We need to show that Inv implies PartialCorrectness (trivial), that Inv holds
in the initial state, and that if it holds in any state s, then it holds in
any possible consecutive step s'. It's easy to see that it holds in the
initial state. Now, let's assume it holds in s, and prove for s'. To make this
transition, some process p either executes line 1 or executes line 2. If it
executes 1, then PartialCorrectness doesn't change because no new process is
done. The second conjunct holds because we've just left line 1 and x has been
assigned (by the definition of line 1).
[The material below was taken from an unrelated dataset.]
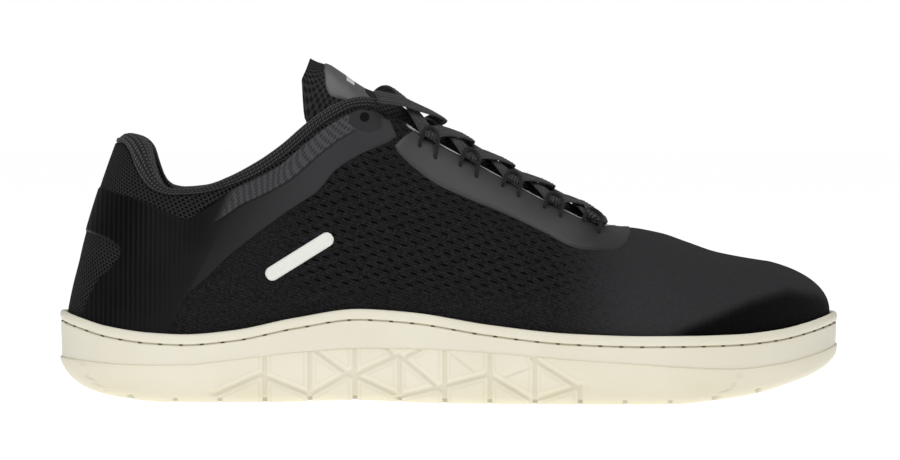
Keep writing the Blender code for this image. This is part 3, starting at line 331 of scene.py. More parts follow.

If we are currently in line 2, the
second conjunct of the invariant doesn't change. By the definition of this
action, we'll be done. Here we have two cases, either we set y to 1, or we set
y to zero. If we set y to 1, we're done and PartialCorrectness holds. If we
set y to 0 then by the assumption of the invariant, the process we depend on
must not be done, hence AllDone is false, and PartialCorrectness holds. QED.